= Exercise objective =
Below is a listing; restate from it, character for character, the lines beginning at the line holding "const part = new THREE.Group();" and ending at the line holding "if empty is", both included.

----- Supplied records -----

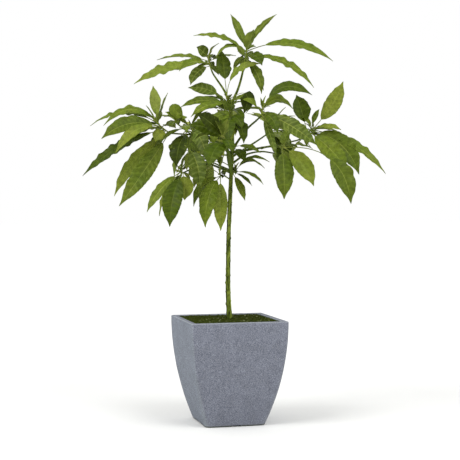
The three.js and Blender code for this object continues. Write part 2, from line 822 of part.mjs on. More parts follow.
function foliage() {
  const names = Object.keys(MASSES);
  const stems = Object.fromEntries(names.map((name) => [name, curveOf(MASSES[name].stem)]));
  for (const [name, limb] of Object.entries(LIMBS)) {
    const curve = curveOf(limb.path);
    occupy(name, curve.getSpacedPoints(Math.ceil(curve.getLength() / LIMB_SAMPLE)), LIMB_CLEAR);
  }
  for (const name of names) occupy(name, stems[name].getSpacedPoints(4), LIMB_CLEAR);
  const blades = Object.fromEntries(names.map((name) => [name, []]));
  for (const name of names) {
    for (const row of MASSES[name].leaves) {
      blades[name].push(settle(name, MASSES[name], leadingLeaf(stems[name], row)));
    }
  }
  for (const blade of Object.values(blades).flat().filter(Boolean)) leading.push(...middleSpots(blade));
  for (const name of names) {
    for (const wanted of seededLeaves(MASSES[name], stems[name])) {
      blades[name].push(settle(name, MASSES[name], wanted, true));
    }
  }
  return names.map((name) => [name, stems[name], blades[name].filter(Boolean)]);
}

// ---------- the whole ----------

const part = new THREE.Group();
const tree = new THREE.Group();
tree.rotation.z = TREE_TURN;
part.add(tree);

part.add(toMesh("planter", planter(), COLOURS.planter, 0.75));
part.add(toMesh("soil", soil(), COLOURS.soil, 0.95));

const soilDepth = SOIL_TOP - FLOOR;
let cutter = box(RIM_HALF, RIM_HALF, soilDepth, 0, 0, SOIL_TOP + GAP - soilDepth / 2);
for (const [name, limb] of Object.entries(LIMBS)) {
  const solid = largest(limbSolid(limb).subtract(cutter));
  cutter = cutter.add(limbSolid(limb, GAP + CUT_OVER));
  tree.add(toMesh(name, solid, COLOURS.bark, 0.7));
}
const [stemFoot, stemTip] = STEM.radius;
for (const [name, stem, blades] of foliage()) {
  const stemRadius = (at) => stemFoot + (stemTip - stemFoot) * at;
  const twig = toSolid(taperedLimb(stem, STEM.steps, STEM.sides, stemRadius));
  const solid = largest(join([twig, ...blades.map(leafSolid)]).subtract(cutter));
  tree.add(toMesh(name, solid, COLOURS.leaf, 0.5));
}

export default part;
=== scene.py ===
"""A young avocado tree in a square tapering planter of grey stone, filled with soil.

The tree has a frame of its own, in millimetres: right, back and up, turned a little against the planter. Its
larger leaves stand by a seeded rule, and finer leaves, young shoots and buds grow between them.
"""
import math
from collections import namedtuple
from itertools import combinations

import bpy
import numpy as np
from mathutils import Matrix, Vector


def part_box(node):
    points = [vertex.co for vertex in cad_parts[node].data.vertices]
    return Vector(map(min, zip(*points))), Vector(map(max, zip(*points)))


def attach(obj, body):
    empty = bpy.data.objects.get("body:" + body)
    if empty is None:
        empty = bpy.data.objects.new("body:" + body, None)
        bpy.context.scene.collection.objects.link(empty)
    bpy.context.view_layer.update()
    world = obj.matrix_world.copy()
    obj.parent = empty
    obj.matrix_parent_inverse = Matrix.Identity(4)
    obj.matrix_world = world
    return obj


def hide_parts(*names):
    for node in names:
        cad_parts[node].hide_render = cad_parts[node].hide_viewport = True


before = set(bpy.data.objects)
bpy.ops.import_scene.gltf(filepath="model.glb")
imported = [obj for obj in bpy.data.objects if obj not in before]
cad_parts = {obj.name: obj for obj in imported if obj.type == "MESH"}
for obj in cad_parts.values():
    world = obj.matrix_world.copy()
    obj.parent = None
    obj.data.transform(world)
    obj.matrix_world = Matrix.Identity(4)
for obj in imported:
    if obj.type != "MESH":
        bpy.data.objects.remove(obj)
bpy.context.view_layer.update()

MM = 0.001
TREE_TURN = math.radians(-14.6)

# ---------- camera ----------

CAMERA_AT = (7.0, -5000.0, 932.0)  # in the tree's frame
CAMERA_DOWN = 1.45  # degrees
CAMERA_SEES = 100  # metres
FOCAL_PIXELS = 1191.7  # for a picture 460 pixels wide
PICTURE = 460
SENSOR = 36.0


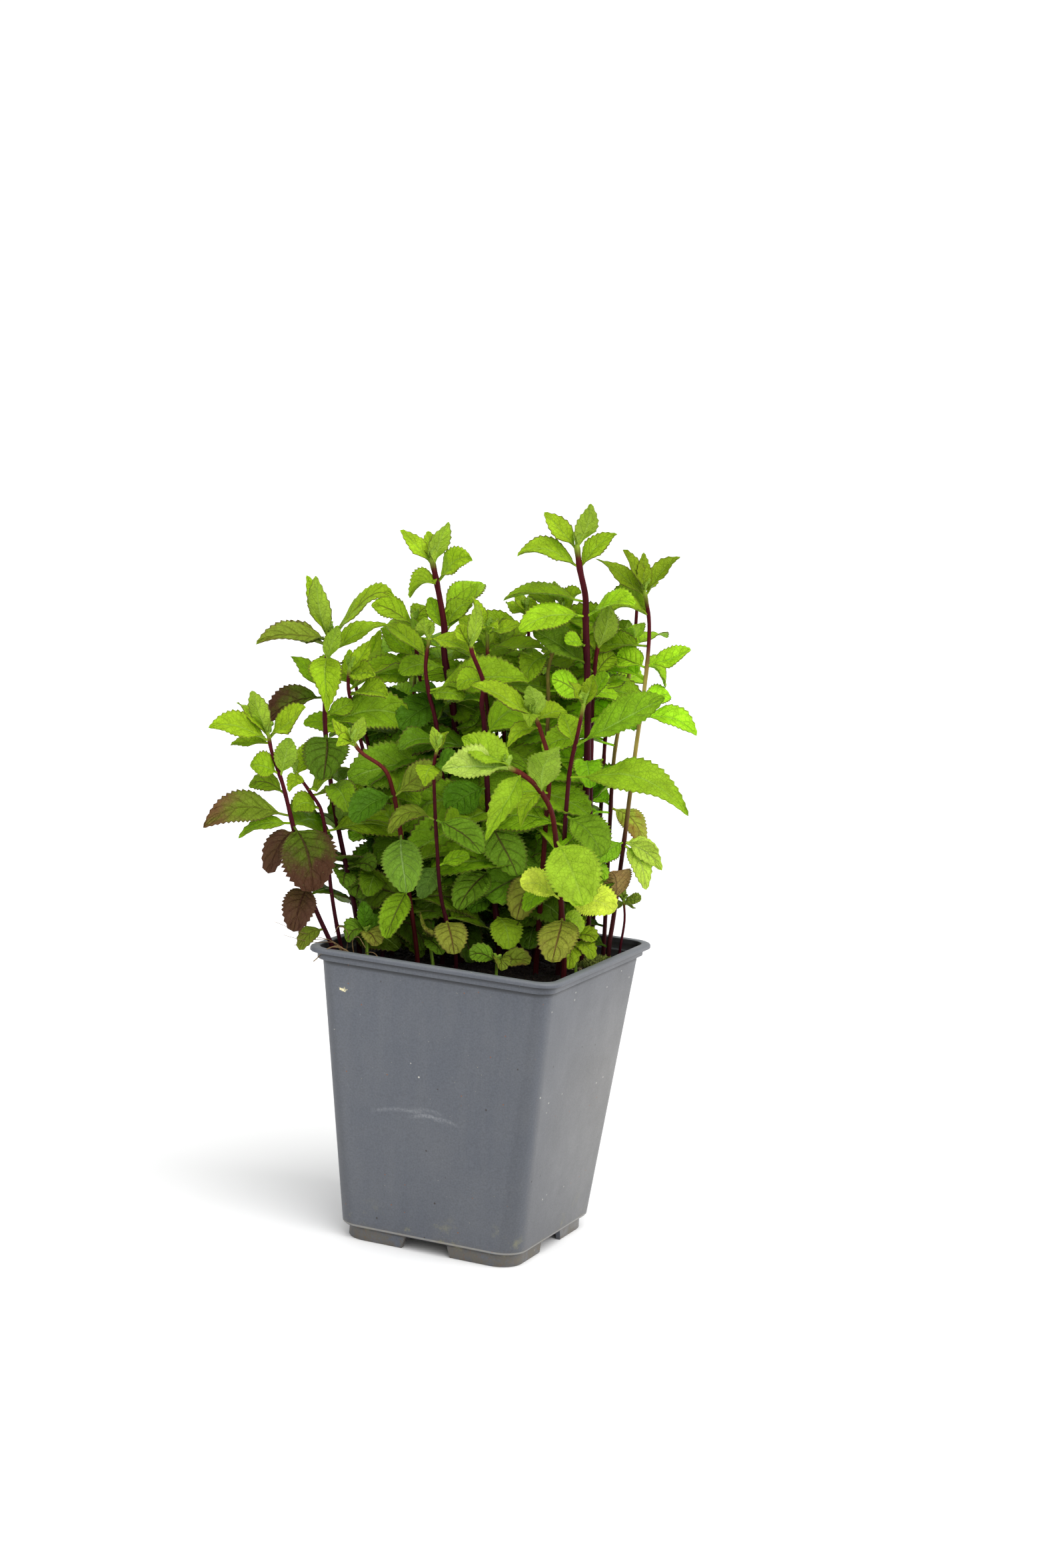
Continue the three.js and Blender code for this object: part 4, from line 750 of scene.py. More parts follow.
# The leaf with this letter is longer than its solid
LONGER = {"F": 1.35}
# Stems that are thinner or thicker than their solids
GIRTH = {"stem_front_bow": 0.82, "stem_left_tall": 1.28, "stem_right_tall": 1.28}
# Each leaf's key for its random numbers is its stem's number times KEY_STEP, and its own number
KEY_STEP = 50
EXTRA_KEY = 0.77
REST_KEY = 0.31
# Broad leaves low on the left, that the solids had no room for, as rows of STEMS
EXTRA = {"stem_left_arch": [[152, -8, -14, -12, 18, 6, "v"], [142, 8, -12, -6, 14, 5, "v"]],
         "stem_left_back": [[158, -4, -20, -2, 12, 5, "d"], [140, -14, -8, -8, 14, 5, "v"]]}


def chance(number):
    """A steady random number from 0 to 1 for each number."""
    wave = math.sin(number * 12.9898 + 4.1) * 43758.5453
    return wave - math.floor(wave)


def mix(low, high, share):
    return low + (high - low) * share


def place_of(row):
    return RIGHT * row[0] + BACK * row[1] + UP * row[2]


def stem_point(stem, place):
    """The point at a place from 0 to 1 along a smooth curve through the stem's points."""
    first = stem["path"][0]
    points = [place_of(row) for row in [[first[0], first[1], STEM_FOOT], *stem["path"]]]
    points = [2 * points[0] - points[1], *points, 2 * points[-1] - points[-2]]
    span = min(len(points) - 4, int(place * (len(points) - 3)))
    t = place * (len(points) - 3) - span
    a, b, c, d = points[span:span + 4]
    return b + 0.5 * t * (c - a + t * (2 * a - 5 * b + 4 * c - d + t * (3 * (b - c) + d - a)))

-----

= Answer to this task =
const part = new THREE.Group();
const tree = new THREE.Group();
tree.rotation.z = TREE_TURN;
part.add(tree);

part.add(toMesh("planter", planter(), COLOURS.planter, 0.75));
part.add(toMesh("soil", soil(), COLOURS.soil, 0.95));

const soilDepth = SOIL_TOP - FLOOR;
let cutter = box(RIM_HALF, RIM_HALF, soilDepth, 0, 0, SOIL_TOP + GAP - soilDepth / 2);
for (const [name, limb] of Object.entries(LIMBS)) {
  const solid = largest(limbSolid(limb).subtract(cutter));
  cutter = cutter.add(limbSolid(limb, GAP + CUT_OVER));
  tree.add(toMesh(name, solid, COLOURS.bark, 0.7));
}
const [stemFoot, stemTip] = STEM.radius;
for (const [name, stem, blades] of foliage()) {
  const stemRadius = (at) => stemFoot + (stemTip - stemFoot) * at;
  const twig = toSolid(taperedLimb(stem, STEM.steps, STEM.sides, stemRadius));
  const solid = largest(join([twig, ...blades.map(leafSolid)]).subtract(cutter));
  tree.add(toMesh(name, solid, COLOURS.leaf, 0.5));
}

export default part;
=== scene.py ===
"""A young avocado tree in a square tapering planter of grey stone, filled with soil.

The tree has a frame of its own, in millimetres: right, back and up, turned a little against the planter. Its
larger leaves stand by a seeded rule, and finer leaves, young shoots and buds grow between them.
"""
import math
from collections import namedtuple
from itertools import combinations

import bpy
import numpy as np
from mathutils import Matrix, Vector


def part_box(node):
    points = [vertex.co for vertex in cad_parts[node].data.vertices]
    return Vector(map(min, zip(*points))), Vector(map(max, zip(*points)))


def attach(obj, body):
    empty = bpy.data.objects.get("body:" + body)
    if empty is None:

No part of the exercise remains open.